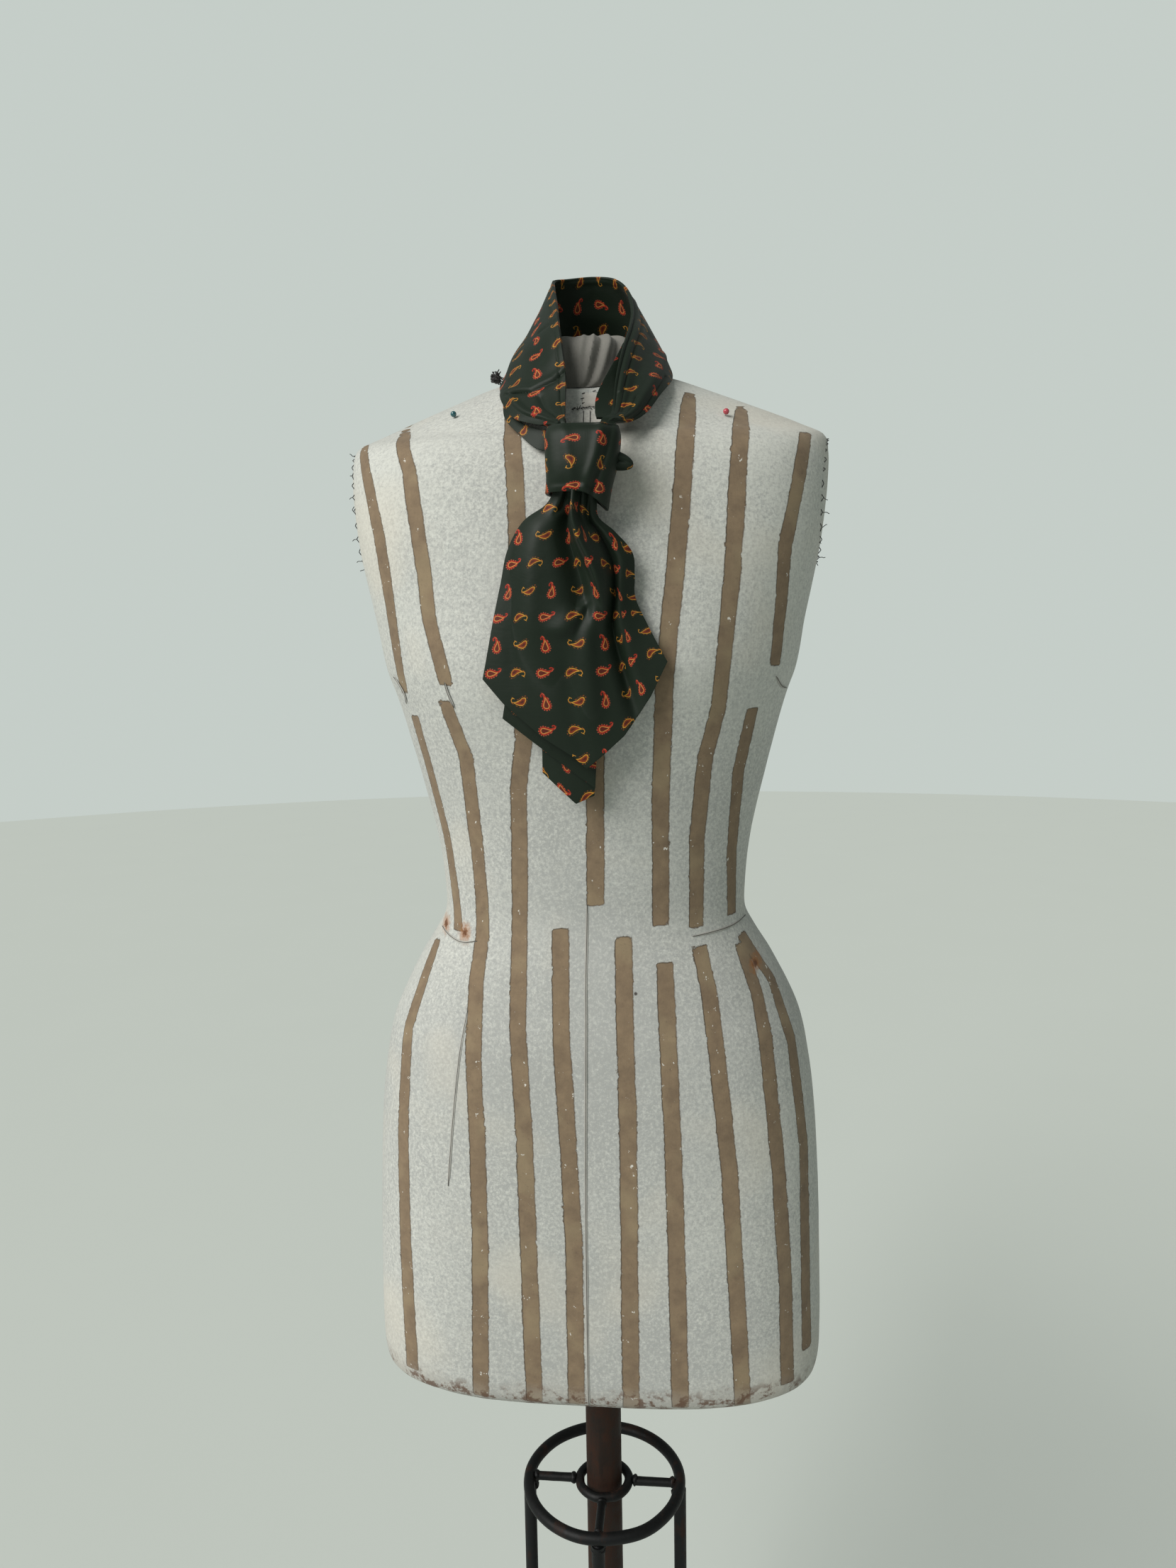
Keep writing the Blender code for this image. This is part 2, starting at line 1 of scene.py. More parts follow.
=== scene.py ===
"""The finished look of a silk cravat on a linen dress form, laid out as a Blender add-on.

Metres, +Z up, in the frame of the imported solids.  The origin is on the floor under the pole,
and the front faces -Y.
"""
import math
import random
from collections import namedtuple

import bpy
import numpy as np
from bpy.props import FloatProperty, FloatVectorProperty, IntProperty, PointerProperty
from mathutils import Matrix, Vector, noise


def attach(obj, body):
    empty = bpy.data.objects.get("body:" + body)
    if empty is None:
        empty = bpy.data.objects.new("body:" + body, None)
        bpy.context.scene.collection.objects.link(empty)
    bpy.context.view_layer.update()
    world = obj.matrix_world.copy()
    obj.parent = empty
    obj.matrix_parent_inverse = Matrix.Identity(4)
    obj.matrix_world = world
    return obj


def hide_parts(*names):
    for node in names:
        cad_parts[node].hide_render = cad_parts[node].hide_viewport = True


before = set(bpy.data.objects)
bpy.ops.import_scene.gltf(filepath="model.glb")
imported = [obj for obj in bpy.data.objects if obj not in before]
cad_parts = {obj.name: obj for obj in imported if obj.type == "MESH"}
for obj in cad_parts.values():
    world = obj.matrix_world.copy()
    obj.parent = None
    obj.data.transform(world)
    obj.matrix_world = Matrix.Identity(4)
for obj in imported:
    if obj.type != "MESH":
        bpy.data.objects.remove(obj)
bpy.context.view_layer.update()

bl_info = {
    "name": "Cravat on a dress form",
    "version": (1, 0, 0),
    "blender": (4, 5, 0),
    "location": "3D View > Sidebar > Cravat",
    "description": "Adds a printed silk cravat, the linen form that wears it and its iron stand",
    "category": "Object",
}

PANEL_PLACE = "Cravat"
MM = 0.001
MICRON = 0.000001

# ---- dress form: its sections from the hem up to the neck ---------------------------------------
Section = namedtuple("Section", "height half_width front back square tilt")
FORM_SECTIONS = [
    Section(0.6340, 0.1660, 0.0900, 0.0920, 3.2, 0.0),
    Section(0.6430, 0.1755, 0.0985, 0.1010, 3.2, 0.0),
    Section(0.6700, 0.1785, 0.1020, 0.1060, 3.1, 0.0),
    Section(0.7400, 0.1780, 0.1050, 0.1120, 2.9, 0.0),
    Section(0.8000, 0.1762, 0.1060, 0.1150, 2.8, 0.0),
    Section(0.8550, 0.1732, 0.1065, 0.1150, 2.7, 0.0),
    Section(0.8900, 0.1690, 0.1060, 0.1130, 2.6, 0.0),
    Section(0.9200, 0.1630, 0.1040, 0.1080, 2.5, 0.0),
    Section(0.9430, 0.1535, 0.1000, 0.1020, 2.4, 0.0),
    Section(0.9690, 0.1400, 0.0950, 0.0940, 2.3, 0.0),
    Section(0.9900, 0.1270, 0.0900, 0.0880, 2.2, 0.0),
    Section(1.0040, 0.1200, 0.0875, 0.0840, 2.2, 0.0),
    Section(1.0210, 0.1193, 0.0870, 0.0825, 2.2, 0.0),
    Section(1.0620, 0.1236, 0.0910, 0.0840, 2.2, 0.0),
    Section(1.1100, 0.1342, 0.0990, 0.0910, 2.25, 0.0),
    Section(1.1570, 0.1462, 0.1070, 0.0980, 2.3, 0.0),
    Section(1.1750, 0.1515, 0.1095, 0.1000, 2.35, 0.0),
    Section(1.1950, 0.1585, 0.1110, 0.1020, 2.4, 0.0),
    Section(1.2300, 0.1645, 0.1105, 0.1050, 2.5, 0.0),
    Section(1.2760, 0.1740, 0.1070, 0.1060, 2.6, 0.0),
    Section(1.3020, 0.1780, 0.1030, 0.1040, 2.6, 0.0),
    Section(1.3300, 0.1810, 0.0980, 0.0990, 2.5, 0.0),
    Section(1.3530, 0.1815, 0.0920, 0.0900, 2.3, 0.06),
    Section(1.3660, 0.1780, 0.0870, 0.0820, 2.0, 0.11),
    Section(1.3740, 0.1620, 0.0820, 0.0750, 1.8, 0.16),
    Section(1.3860, 0.1330, 0.0770, 0.0660, 1.7, 0.22),
    Section(1.3990, 0.0990, 0.0710, 0.0570, 1.75, 0.30),
    Section(1.4080, 0.0740, 0.0670, 0.0520, 1.9, 0.34),
    Section(1.4125, 0.0590, 0.0640, 0.0480, 2.0, 0.345),
]
BUST_OUT = 0.0065
BUST_APART = 0.078
BUST_HEIGHT = 1.192
BUST_WIDE = 0.052
BUST_HIGH = 0.050
CAP_RISES = [               # the neck cap: rise over its seam, size against the seam, tilt
    (0.0004, 0.870, 0.345),
    (0.0040, 0.875, 0.335),
    (0.0110, 0.850, 0.300),
    (0.0190, 0.800, 0.240),
    (0.0245, 0.710, 0.190),
    (0.0280, 0.540, 0.150),
    (0.0297, 0.300, 0.140),
    (0.0302, 0.090, 0.140),
]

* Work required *
Extract all of the data shown above and repeat it verbatim.

* Correct result *
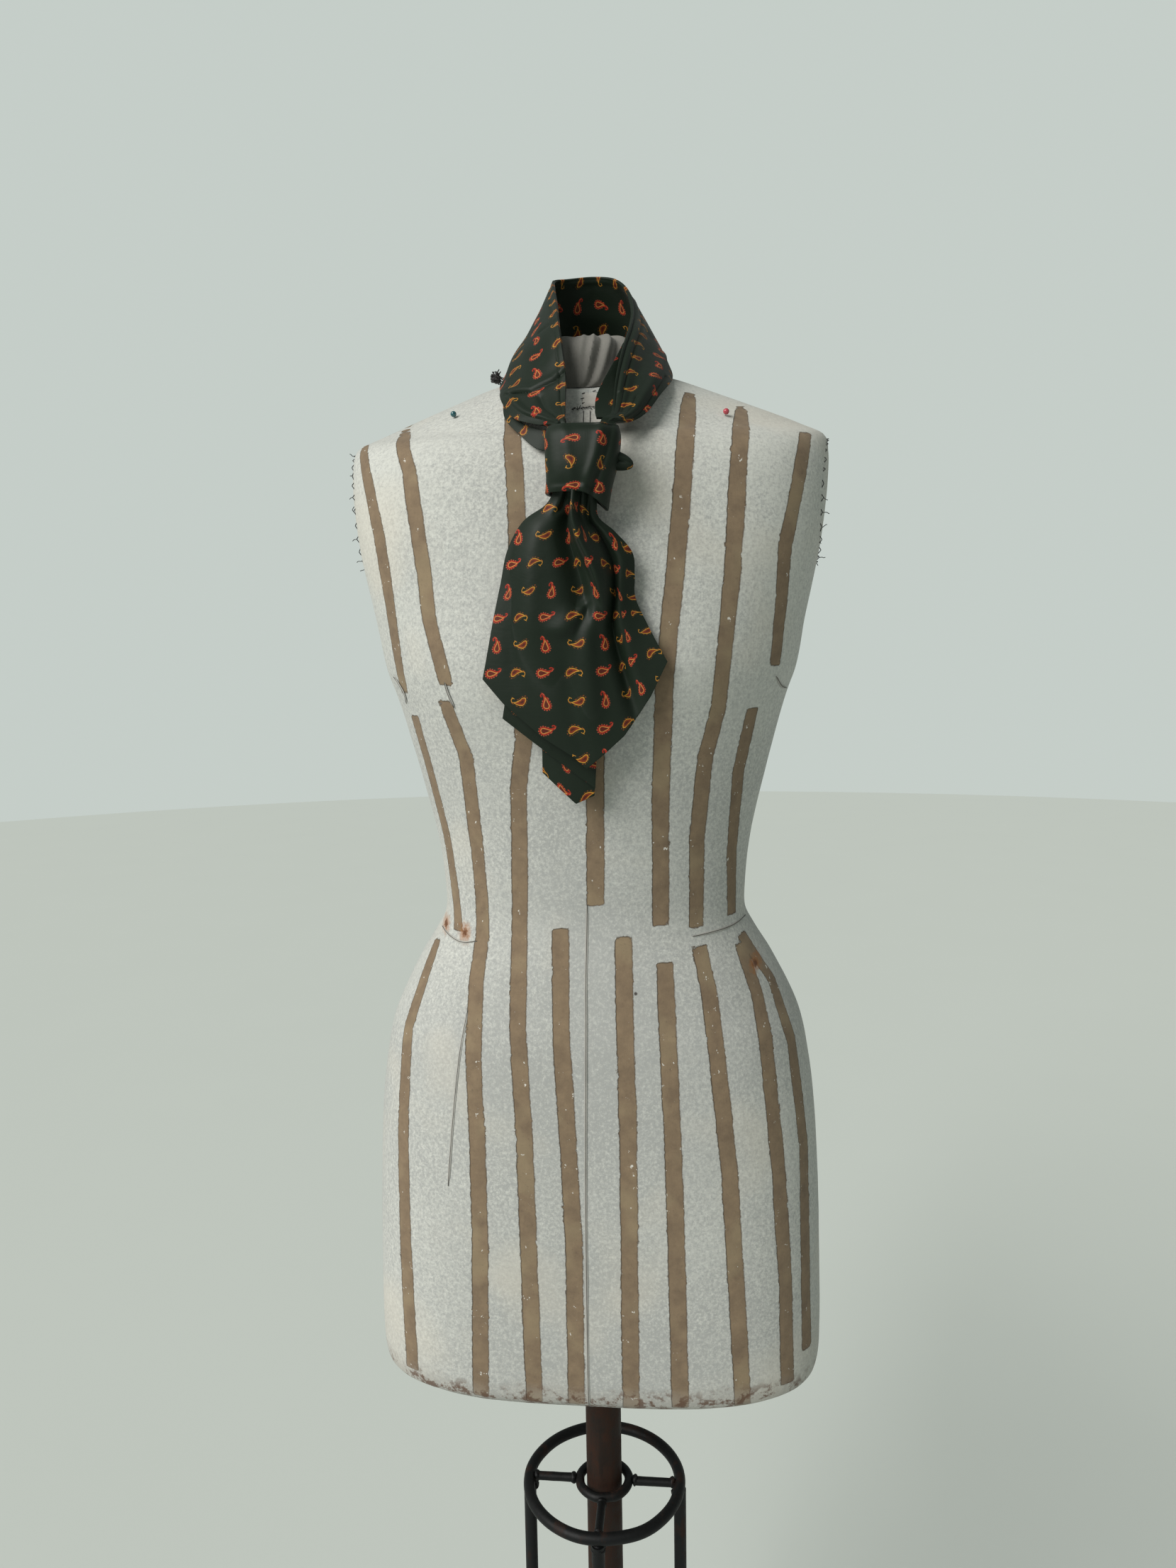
Keep writing the Blender code for this image. This is part 2, starting at line 1 of scene.py. More parts follow.
=== scene.py ===
"""The finished look of a silk cravat on a linen dress form, laid out as a Blender add-on.

Metres, +Z up, in the frame of the imported solids.  The origin is on the floor under the pole,
and the front faces -Y.
"""
import math
import random
from collections import namedtuple

import bpy
import numpy as np
from bpy.props import FloatProperty, FloatVectorProperty, IntProperty, PointerProperty
from mathutils import Matrix, Vector, noise


def attach(obj, body):
    empty = bpy.data.objects.get("body:" + body)
    if empty is None:
        empty = bpy.data.objects.new("body:" + body, None)
        bpy.context.scene.collection.objects.link(empty)
    bpy.context.view_layer.update()
    world = obj.matrix_world.copy()
    obj.parent = empty
    obj.matrix_parent_inverse = Matrix.Identity(4)
    obj.matrix_world = world
    return obj


def hide_parts(*names):
    for node in names:
        cad_parts[node].hide_render = cad_parts[node].hide_viewport = True


before = set(bpy.data.objects)
bpy.ops.import_scene.gltf(filepath="model.glb")
imported = [obj for obj in bpy.data.objects if obj not in before]
cad_parts = {obj.name: obj for obj in imported if obj.type == "MESH"}
for obj in cad_parts.values():
    world = obj.matrix_world.copy()
    obj.parent = None
    obj.data.transform(world)
    obj.matrix_world = Matrix.Identity(4)
for obj in imported:
    if obj.type != "MESH":
        bpy.data.objects.remove(obj)
bpy.context.view_layer.update()

bl_info = {
    "name": "Cravat on a dress form",
    "version": (1, 0, 0),
    "blender": (4, 5, 0),
    "location": "3D View > Sidebar > Cravat",
    "description": "Adds a printed silk cravat, the linen form that wears it and its iron stand",
    "category": "Object",
}

PANEL_PLACE = "Cravat"
MM = 0.001
MICRON = 0.000001

# ---- dress form: its sections from the hem up to the neck ---------------------------------------
Section = namedtuple("Section", "height half_width front back square tilt")
FORM_SECTIONS = [
    Section(0.6340, 0.1660, 0.0900, 0.0920, 3.2, 0.0),
    Section(0.6430, 0.1755, 0.0985, 0.1010, 3.2, 0.0),
    Section(0.6700, 0.1785, 0.1020, 0.1060, 3.1, 0.0),
    Section(0.7400, 0.1780, 0.1050, 0.1120, 2.9, 0.0),
    Section(0.8000, 0.1762, 0.1060, 0.1150, 2.8, 0.0),
    Section(0.8550, 0.1732, 0.1065, 0.1150, 2.7, 0.0),
    Section(0.8900, 0.1690, 0.1060, 0.1130, 2.6, 0.0),
    Section(0.9200, 0.1630, 0.1040, 0.1080, 2.5, 0.0),
    Section(0.9430, 0.1535, 0.1000, 0.1020, 2.4, 0.0),
    Section(0.9690, 0.1400, 0.0950, 0.0940, 2.3, 0.0),
    Section(0.9900, 0.1270, 0.0900, 0.0880, 2.2, 0.0),
    Section(1.0040, 0.1200, 0.0875, 0.0840, 2.2, 0.0),
    Section(1.0210, 0.1193, 0.0870, 0.0825, 2.2, 0.0),
    Section(1.0620, 0.1236, 0.0910, 0.0840, 2.2, 0.0),
    Section(1.1100, 0.1342, 0.0990, 0.0910, 2.25, 0.0),
    Section(1.1570, 0.1462, 0.1070, 0.0980, 2.3, 0.0),
    Section(1.1750, 0.1515, 0.1095, 0.1000, 2.35, 0.0),
    Section(1.1950, 0.1585, 0.1110, 0.1020, 2.4, 0.0),
    Section(1.2300, 0.1645, 0.1105, 0.1050, 2.5, 0.0),
    Section(1.2760, 0.1740, 0.1070, 0.1060, 2.6, 0.0),
    Section(1.3020, 0.1780, 0.1030, 0.1040, 2.6, 0.0),
    Section(1.3300, 0.1810, 0.0980, 0.0990, 2.5, 0.0),
    Section(1.3530, 0.1815, 0.0920, 0.0900, 2.3, 0.06),
    Section(1.3660, 0.1780, 0.0870, 0.0820, 2.0, 0.11),
    Section(1.3740, 0.1620, 0.0820, 0.0750, 1.8, 0.16),
    Section(1.3860, 0.1330, 0.0770, 0.0660, 1.7, 0.22),
    Section(1.3990, 0.0990, 0.0710, 0.0570, 1.75, 0.30),
    Section(1.4080, 0.0740, 0.0670, 0.0520, 1.9, 0.34),
    Section(1.4125, 0.0590, 0.0640, 0.0480, 2.0, 0.345),
]
BUST_OUT = 0.0065
BUST_APART = 0.078
BUST_HEIGHT = 1.192
BUST_WIDE = 0.052
BUST_HIGH = 0.050
CAP_RISES = [               # the neck cap: rise over its seam, size against the seam, tilt
    (0.0004, 0.870, 0.345),
    (0.0040, 0.875, 0.335),
    (0.0110, 0.850, 0.300),
    (0.0190, 0.800, 0.240),
    (0.0245, 0.710, 0.190),
    (0.0280, 0.540, 0.150),
    (0.0297, 0.300, 0.140),
    (0.0302, 0.090, 0.140),
]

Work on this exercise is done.